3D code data
>>>
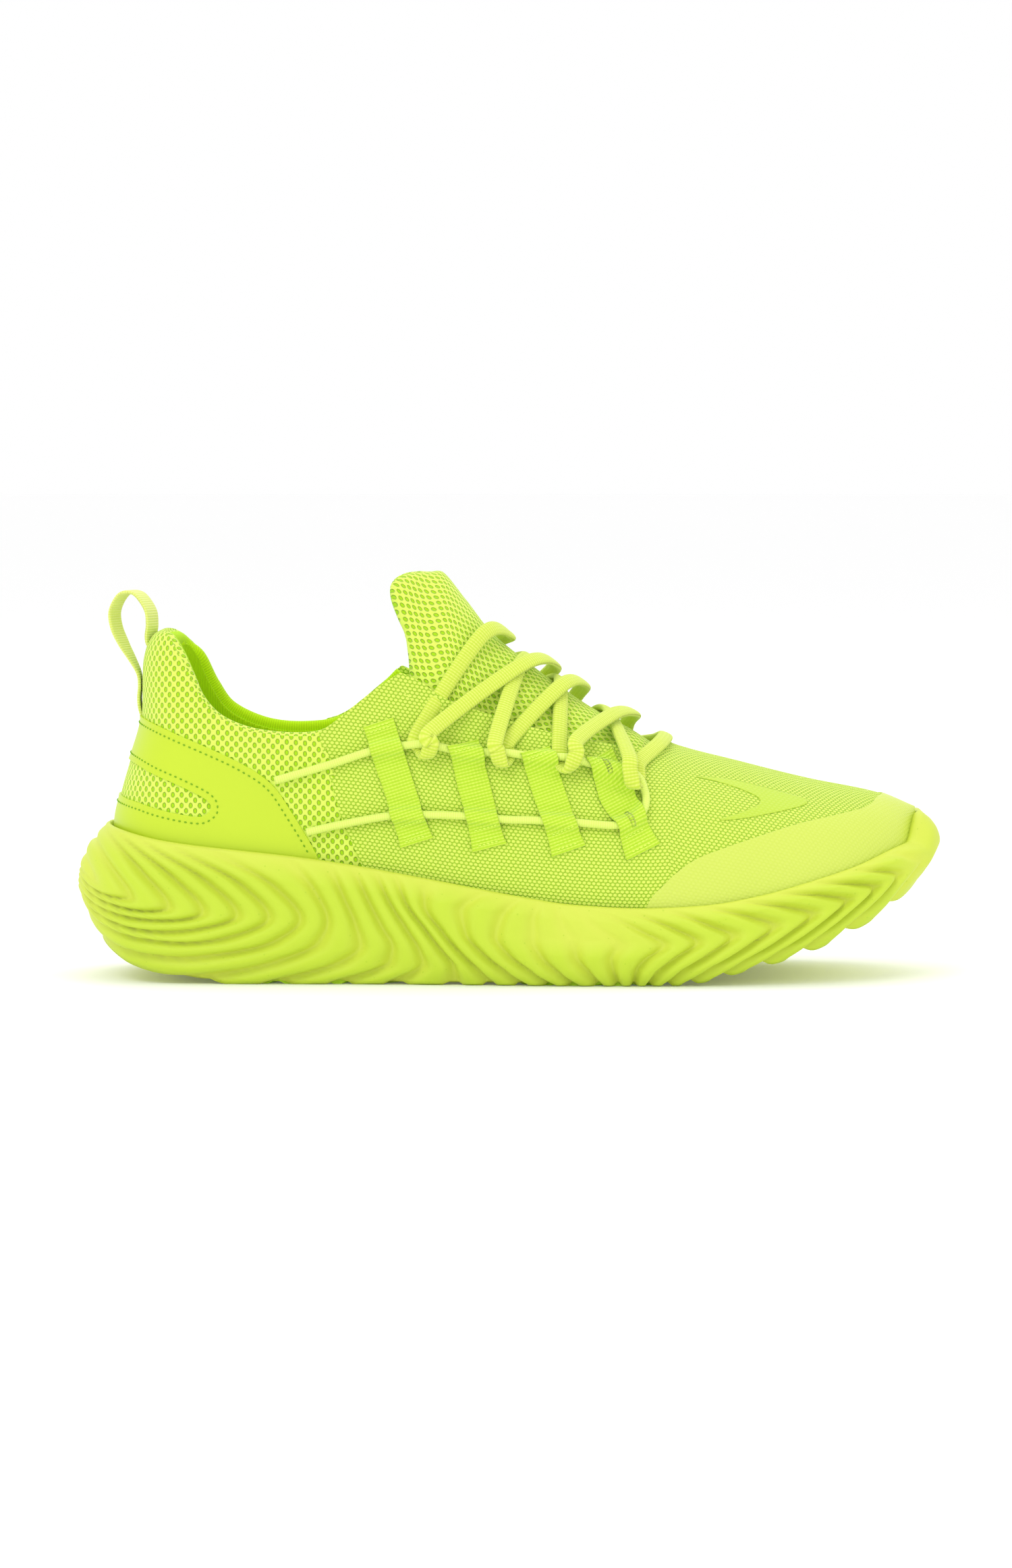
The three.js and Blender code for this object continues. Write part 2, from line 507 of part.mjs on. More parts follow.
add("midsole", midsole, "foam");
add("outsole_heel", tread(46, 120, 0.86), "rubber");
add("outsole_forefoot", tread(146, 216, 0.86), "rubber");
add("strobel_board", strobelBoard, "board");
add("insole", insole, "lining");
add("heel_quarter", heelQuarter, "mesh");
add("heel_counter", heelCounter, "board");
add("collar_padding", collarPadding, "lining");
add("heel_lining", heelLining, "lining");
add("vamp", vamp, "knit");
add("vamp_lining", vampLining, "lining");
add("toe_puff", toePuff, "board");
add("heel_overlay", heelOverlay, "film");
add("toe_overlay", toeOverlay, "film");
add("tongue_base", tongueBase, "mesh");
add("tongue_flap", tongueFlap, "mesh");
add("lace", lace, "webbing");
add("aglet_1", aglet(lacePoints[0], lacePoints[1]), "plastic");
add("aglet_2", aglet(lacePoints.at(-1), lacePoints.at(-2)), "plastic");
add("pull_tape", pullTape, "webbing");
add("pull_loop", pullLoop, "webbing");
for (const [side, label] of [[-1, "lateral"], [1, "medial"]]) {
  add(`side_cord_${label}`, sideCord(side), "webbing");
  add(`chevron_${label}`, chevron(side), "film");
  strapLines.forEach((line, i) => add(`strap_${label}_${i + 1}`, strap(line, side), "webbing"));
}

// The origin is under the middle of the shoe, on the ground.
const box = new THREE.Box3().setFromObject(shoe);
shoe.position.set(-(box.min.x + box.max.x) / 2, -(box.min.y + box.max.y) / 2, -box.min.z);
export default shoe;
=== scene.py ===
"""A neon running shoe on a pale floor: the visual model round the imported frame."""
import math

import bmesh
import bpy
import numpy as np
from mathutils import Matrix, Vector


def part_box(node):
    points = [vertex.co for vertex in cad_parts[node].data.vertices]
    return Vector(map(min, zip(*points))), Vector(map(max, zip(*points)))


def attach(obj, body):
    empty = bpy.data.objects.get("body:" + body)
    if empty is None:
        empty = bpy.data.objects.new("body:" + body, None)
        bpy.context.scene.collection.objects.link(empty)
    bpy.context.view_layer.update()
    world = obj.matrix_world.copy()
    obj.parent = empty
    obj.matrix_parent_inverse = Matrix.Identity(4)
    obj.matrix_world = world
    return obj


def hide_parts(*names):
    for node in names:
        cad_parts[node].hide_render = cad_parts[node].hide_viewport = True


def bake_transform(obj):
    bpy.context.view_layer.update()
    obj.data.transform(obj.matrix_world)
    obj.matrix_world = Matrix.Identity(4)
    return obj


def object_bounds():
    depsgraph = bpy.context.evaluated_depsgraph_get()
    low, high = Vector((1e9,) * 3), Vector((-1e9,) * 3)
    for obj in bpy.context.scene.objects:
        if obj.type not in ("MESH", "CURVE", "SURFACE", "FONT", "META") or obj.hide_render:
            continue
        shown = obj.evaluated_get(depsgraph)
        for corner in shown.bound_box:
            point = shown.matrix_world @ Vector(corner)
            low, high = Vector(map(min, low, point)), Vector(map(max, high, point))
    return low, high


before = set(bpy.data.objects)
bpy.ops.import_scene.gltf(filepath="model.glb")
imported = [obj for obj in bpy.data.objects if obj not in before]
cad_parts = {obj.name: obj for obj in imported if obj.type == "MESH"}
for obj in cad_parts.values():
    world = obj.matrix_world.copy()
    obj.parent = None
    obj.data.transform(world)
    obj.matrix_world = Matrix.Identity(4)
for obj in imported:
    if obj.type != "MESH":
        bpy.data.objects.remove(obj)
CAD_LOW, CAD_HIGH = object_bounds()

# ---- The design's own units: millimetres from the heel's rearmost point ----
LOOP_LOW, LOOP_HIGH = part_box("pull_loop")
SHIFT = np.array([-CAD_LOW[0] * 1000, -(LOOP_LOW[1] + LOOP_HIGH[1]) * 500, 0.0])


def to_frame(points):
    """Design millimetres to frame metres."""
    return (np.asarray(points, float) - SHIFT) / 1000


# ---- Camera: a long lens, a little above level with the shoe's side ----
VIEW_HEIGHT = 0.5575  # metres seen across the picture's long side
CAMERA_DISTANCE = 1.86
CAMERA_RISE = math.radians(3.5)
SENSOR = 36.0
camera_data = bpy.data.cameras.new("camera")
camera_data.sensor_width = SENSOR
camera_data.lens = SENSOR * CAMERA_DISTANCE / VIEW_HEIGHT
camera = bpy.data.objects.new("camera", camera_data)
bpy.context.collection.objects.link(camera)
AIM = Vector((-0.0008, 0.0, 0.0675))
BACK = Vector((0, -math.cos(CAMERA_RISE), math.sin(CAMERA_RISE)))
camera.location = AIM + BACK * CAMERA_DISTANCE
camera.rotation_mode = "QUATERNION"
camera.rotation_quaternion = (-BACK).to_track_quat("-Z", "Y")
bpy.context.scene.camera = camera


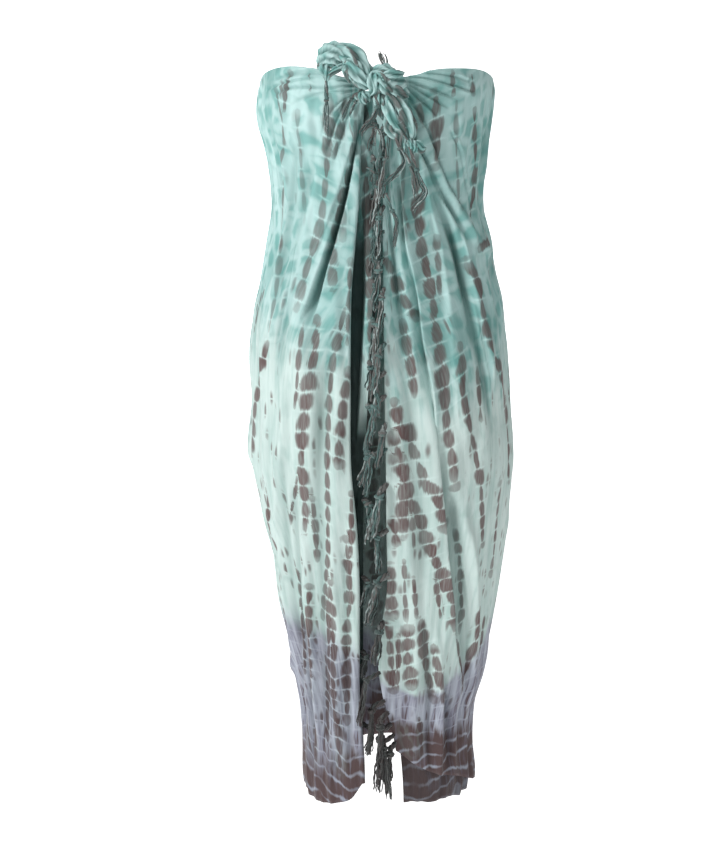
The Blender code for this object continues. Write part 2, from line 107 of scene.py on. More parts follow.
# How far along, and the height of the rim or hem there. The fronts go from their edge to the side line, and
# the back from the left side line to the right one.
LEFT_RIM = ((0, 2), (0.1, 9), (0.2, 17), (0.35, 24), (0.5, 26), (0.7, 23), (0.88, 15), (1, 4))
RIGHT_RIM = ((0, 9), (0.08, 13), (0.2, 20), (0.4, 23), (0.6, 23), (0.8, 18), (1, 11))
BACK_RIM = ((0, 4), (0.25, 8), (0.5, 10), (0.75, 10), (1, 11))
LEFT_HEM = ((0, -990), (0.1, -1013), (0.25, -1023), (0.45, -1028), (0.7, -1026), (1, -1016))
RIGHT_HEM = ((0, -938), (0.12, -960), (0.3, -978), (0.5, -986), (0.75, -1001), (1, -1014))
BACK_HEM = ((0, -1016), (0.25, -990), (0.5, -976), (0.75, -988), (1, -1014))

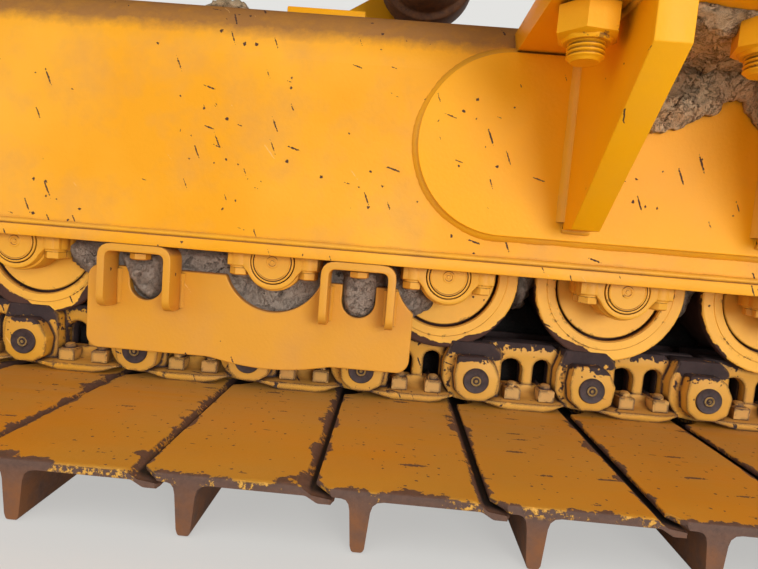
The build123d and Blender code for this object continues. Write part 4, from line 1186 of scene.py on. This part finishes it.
<<<
• **TASK**
Within the material above, transcribe exactly the lines that run from the line holding "on the ground." through the line holding "depsgraph = bpy.context.evaluated_depsgraph_get()".

• **ANSWER**
// The origin is under the middle of the shoe, on the ground.
const box = new THREE.Box3().setFromObject(shoe);
shoe.position.set(-(box.min.x + box.max.x) / 2, -(box.min.y + box.max.y) / 2, -box.min.z);
export default shoe;
=== scene.py ===
"""A neon running shoe on a pale floor: the visual model round the imported frame."""
import math

import bmesh
import bpy
import numpy as np
from mathutils import Matrix, Vector


def part_box(node):
    points = [vertex.co for vertex in cad_parts[node].data.vertices]
    return Vector(map(min, zip(*points))), Vector(map(max, zip(*points)))


def attach(obj, body):
    empty = bpy.data.objects.get("body:" + body)
    if empty is None:
        empty = bpy.data.objects.new("body:" + body, None)
        bpy.context.scene.collection.objects.link(empty)
    bpy.context.view_layer.update()
    world = obj.matrix_world.copy()
    obj.parent = empty
    obj.matrix_parent_inverse = Matrix.Identity(4)
    obj.matrix_world = world
    return obj


def hide_parts(*names):
    for node in names:
        cad_parts[node].hide_render = cad_parts[node].hide_viewport = True


def bake_transform(obj):
    bpy.context.view_layer.update()
    obj.data.transform(obj.matrix_world)
    obj.matrix_world = Matrix.Identity(4)
    return obj


def object_bounds():
    depsgraph = bpy.context.evaluated_depsgraph_get()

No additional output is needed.